Right now your dad and I have been married for about two years, living on Ellis Avenue; when we move out you’ll still be too young to remember the house, but we’ll show you pictures of it, tell you stories about it. I’d love to tell you the story of this evening, the night you’re conceived, but the right time to do that would be when you’re ready to have children of your own, and we’ll never get that chance.

This passage comes during the first section of the story. The unusual use of the present and future tenses indicates something equally unusual about the setting. Louise has already established that the present moment, and thus the time during which she is telling the story, is on the night her husband proposes making a baby together.
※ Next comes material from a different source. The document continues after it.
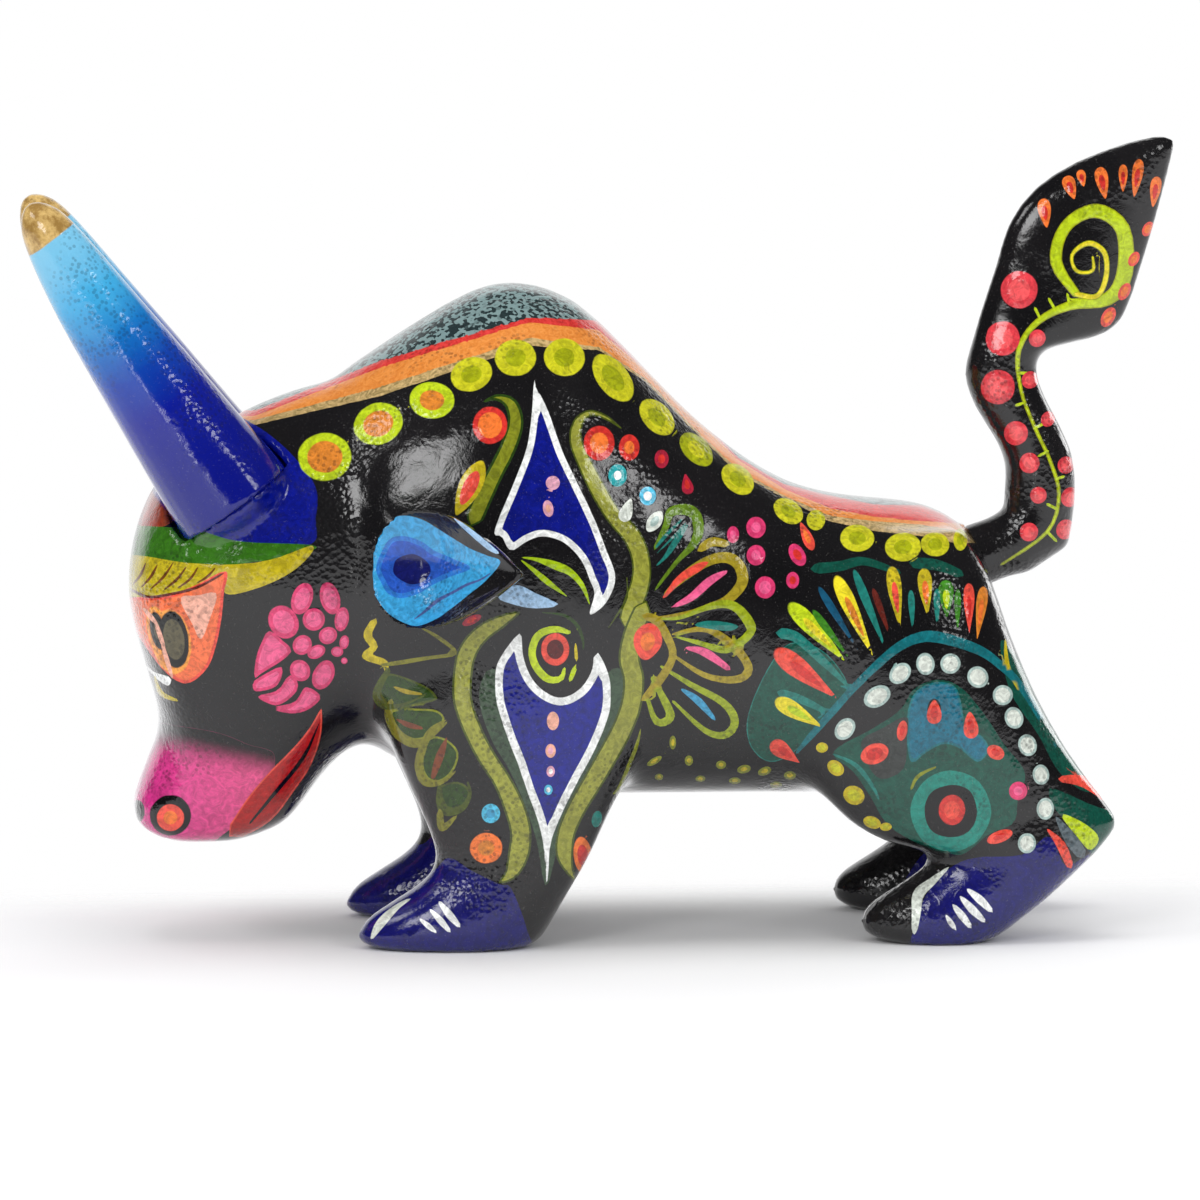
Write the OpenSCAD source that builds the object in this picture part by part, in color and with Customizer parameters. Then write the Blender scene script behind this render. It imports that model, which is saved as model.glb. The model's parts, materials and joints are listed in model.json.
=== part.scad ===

This passage hints that much of the story will also be told about a future that has not yet occurred.

I know how this story ends; I think about it a lot. I also think a lot about how it began, just a few years ago, when ships appeared in orbit and artifacts appeared in meadows. The government said next to nothing about them, while the tabloids said every possible thing.

And then I got a phone call, a request for a meeting.

This passage occurs during the first section of the story and reveals further information about when the story takes place. Louise is in the present moment, thinking about the future and also the past. She begins to narrate past events and establishes that those events will lead directly to the present moment. It is clear at this point that the setting will move around between past, present, and future.

The request for that meeting was perhaps the second most momentous phone call in my life. The first, of course, will be the one from Mountain Rescue. At that point your dad and I will be speaking to each other maybe once a year, tops.

This quote occurs at the beginning of the story. Louise follows a sentence in the past tense with one in the future tense. This kind of tense usage will continue throughout the story and helps to illuminate Louise’s new perception of time. It also further establishes that Louise in narrating from a specific moment in time and the story will include the events in the past that lead up to it, as well as the events of the future that flow from it.

When you are three, you’ll pull a dishtowel off the kitchen counter and bring that salad bowl down on top of you.

I reached out and took the bowl from the shelf. The motion didn’t feel like something I was forced to do. Instead it seemed just as urgent as my rushing to catch the bowl when it falls on you: an instinct that I felt right in following.

This quote comes toward the end of the story, after Louise has gained proficiency in Heptapod B. The setting for the first paragraph is some time in the future, immediately followed by an event that takes place in the past. It is the clearest indication yet for the shifting times during which the story takes place and provides a hint as to why the story is told in this way.